ANCHORAGE (KTUU) - The U.S. Senate Committee on Energy & Natural Resources met Thursday morning with the purpose of addressing prevention tactics when it comes to fires from electric grids.
To put in plain terms, what can electric companies do to prevent fires, and what would some solutions look like in the future?
Senator Lisa Murkowski, Chairwoman of the committee with West Virginia Senator Joe Manchin being the ranking member, listened to testimony from five witnesses. Notable witnesses include Bill Johnson, CEO and President of PG&E and Dr. B. Don Russell, Distinguished Professor and Director, Power System Automation Laboratory.
In Sen. Murkowski's opening statement, she highlighted California and the deadly Camp Fire. That 2018 wildfire killed 85 people and the cause was attributed to degraded power lines operated by PG&E, which eventually settled its liability for a combined $24.5 billion for victims and insurers. This sparked the need for discussion on the issue of what can be done to prevent similar wildfires across the nation, especially in the western United States.
Murkowski highlighted “California regulators and several of the state’s largest utilities to increase their use of Public Safety Power Shutoffs – or “PSPS plans” – as a precaution against possible wildfire ignitions during high wind events.”
She went on to say “PSPS plans call for utilities to de-energize power lines in extreme weather conditions and blackout large portions of their service territory.” This caused several lengthy blackouts for people in California earlier this fall.
But the problem, or concern, of power line fires, isn’t just a California issue, even though national attention was dedicated to the fires in the state. Murkowski mentioned that it is believed that several fires in the Mat-Su Valley are connected to power line ignitions.
“An investigation is still pending, but a tree falling onto a distribution line is the suspected cause of the McKinley Fire this summer, which resulted in the loss of 56 homes.”
What can be done to prevent power line ignition fires and what would some solutions look like?
Main takeaways from the two-hour hearing:
- Work needs to be done on creating technology that detects issues, and have the technologies being implemented as soon as possible.
- Development of diagnostic technologies that will help understand what went wrong or is going wrong on a power line or grid.
- Proactive measures for managing vegetation need to be/or continued to decrease risk
In Alaska alone, there have been over 175 wildfires in 2019 with suppression costs over $184,602,065.58, according to the National Interagency Fire Center.
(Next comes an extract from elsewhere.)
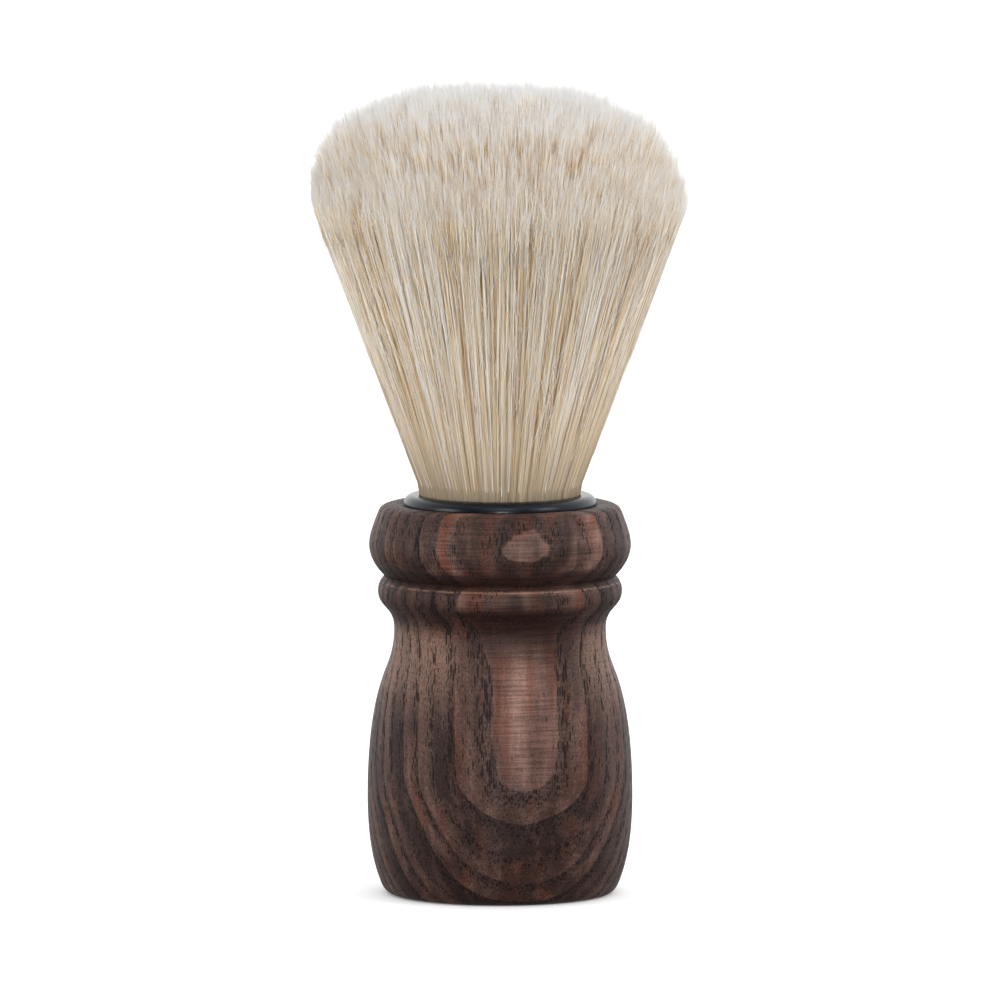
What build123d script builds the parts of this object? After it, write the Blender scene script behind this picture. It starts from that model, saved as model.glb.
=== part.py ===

It remains unclear what the damage stemming from electric-grid-related fires has been.
One option would be burying powerlines, but that comes with costs.
“We all know that undergrounding would certainly eliminate some of the risks that you see, you’re not going to see downed lines cause of the fire, but the cost is considerable,” Sen. Murkowski said when questioning Johnson.
Johnson said it's something that electricity companies have already started planning.
“Historically undergrounding was usually for aesthetic purposes,” Bill Johnson, CEO, and President of PG&E said, "In recent years as we built substations, subdivisions and other things more underground. And we do plan to underground more in California distribution line.” But Johnson went on to say that there comes a time when a certain line size and voltage makes it impossible to have the line underground, thus calling for other solutions.
There was also discussion into more technological solutions for problems.
Dr. B. Don Russell, a professor at Texas A&M and an expert in electric power engineering, highlighted how tech devices are being used to monitor, diagnosis and detect issues on lines and grids.
“We can do more because we need to use advanced diagnostics. Everything that everyone has said they want to do is good, “ Russell said, “I will tell you because I’ve looked at all the fires in California that are significant as well as in Texas, Oklahoma and other places many of the things we are doing are not addressing…we need more diagnostics.”
Russell went on to say “Waveform analytics is able today to diagnose your car, it’s able to diagnose the health and condition of your body, and we can most certainly diagnose in real-time a lot of the things that are failing on power systems.”
The panel of witnesses each highlighted that technology is being implemented in some areas, but a wide-spread distribution of use is not currently happening.
In her closing remarks, Murkowski highlighted the importance of technology and its role along with other possible solution were highlighted during the hearing.